For now, the key levels are simple enough. If SOL breaks above resistance and holds, traders may start targeting $100 first, followed by $110 and $120. If the breakout fails, price could revisit $81 or even slide back into the $72 to $78 demand zone. That is the battlefield. Everything else is noise until the market chooses a direction.

Solana is in one of those classic crypto setups where the fundamentals look better than the price chart and the chart looks too sleepy for the level of attention the network is getting. That mismatch can last a while.
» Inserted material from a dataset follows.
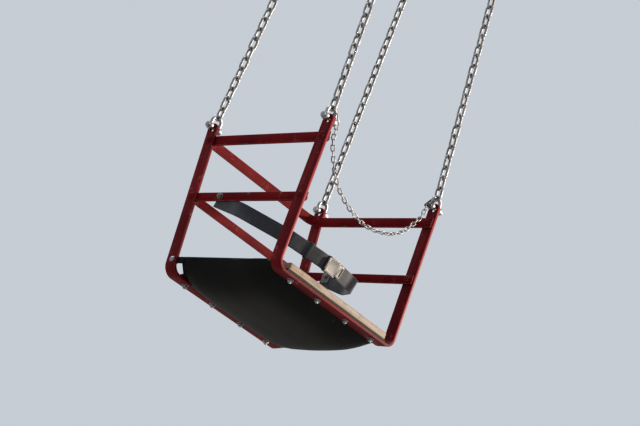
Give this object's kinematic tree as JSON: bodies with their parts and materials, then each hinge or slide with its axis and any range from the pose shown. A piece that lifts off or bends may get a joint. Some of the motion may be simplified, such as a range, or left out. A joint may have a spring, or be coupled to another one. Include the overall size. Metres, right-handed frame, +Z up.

It can also resolve violently.

What is Solana’s current market setup?

Solana is range-bound, with price trapped between support and resistance and no confirmed bullish reversal yet.

Why are traders watching SOL now?

Whale accumulation, strong spot inflows, improving regulatory clarity, and major network upgrades are all building at the same time.

What levels matter most for Solana?

Resistance sits around $88.50 to $96, support is near $81.28, and deeper support lies around $72 to $78.

What does whale buying suggest?

It may indicate larger players are positioning early, but it is not a guaranteed bullish signal.

Why does the Alpenglow upgrade matter?

It could cut Solana’s finality from about 12 seconds to 150 milliseconds, which would be a major performance jump if it works as intended.

What risks still hang over Solana?

Failed breakouts, past reliability issues, broader market weakness, and the usual crypto habit of turning promising setups into traps.

Is Solana fundamentally improving?

Yes, the network and its institutional backdrop are getting stronger, but price still needs to prove it with a clean breakout.

Can the chart and fundamentals disagree?

Absolutely. Right now, they do. The network is building momentum while the price action is still dragging its feet.